![]()
Final Fantasy XIV, podobnie jak twórcy gry, łatwego życia nie miało. I niestety, zwrot pieniędzy wszystkim tym, którzy nie byli w stanie zalogować się do gry, reputacji gry zbytnio nie pomoże.
Final Fantasy XIV, podobnie jak twórcy gry, łatwego życia nie miało. I niestety, zwrot pieniędzy wszystkim tym, którzy nie byli w stanie zalogować się do gry, reputacji gry zbytnio nie pomoże.
![]()
Ze względu na zainteresowanie grą, które przewyższyło "skromne przewidywania" twórców, Square Enix było tydzień temu zmuszone do wycofania cyfrowego wydania gry z PlayStation Store. Tutaj problemy się nie kończą, bo część z graczy, która zdecydowała się na jej zakup jeszcze przed wycofaniem pozycji ze sklepu, nie była w stanie nawet zalogować się do gry przez błąd "no valid service account", pojawiający się przy próbie wejścia do gry. Jedynym remedium na kłopoty jest ponowny zakup gry i restart klienta, co przez wycofanie gry z PS Store nie jest do końca możliwe.
Z tej "okazji", każdy, kto dokonał zakupu (zarówno w przypadku edycji standardowej, jak i kolekcjonerskiej) i doświadczył wspomnianego problemu, otrzyma pełny zwrot pieniędzy na saldo portfela PSN. Przywiązanie odpowiedniej wersji gry do danego konta zostanie zresetowane, a sama gra "ponownie pojawi się na liście pobranych elementów" - brzmi to nieco enigmatycznie, przez co wielu graczy nie do końca rozumie co należy zrobić, by móc wreszcie zagrać, ale kolejne szczegóły z pewnością pojawią się na dniach.

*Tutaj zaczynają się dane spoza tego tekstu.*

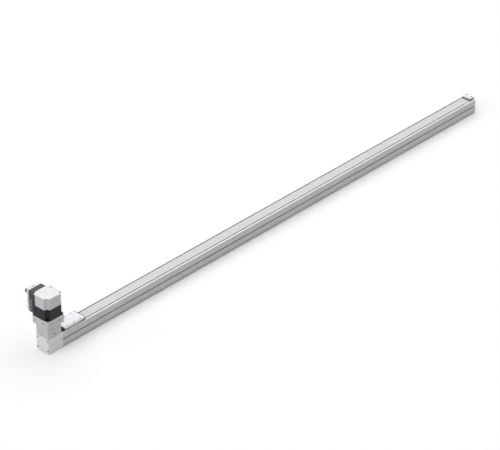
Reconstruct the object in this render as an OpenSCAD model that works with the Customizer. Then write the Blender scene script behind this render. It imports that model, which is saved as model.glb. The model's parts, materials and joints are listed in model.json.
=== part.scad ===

Final Fantasy XIV ma wyjątkowo ciężki żywot - płacz producenta i reżysera gry, Naokiego Yoshidy tylko potwierdza, jak bardzo ekipa starała się dostarczyć graczom grę, która wciągnie ich na długo i według opinii graczy rzeczywiście się udało. Choć gra nie odbiła się wyjątkowo głośnym echem w Sieci, to efekty pracy twórców przerosły ich samych, jako że serwery dosłownie krztusiły się przy starcie MMO z powodu większej liczby graczy od pierwotnie przewidywanej.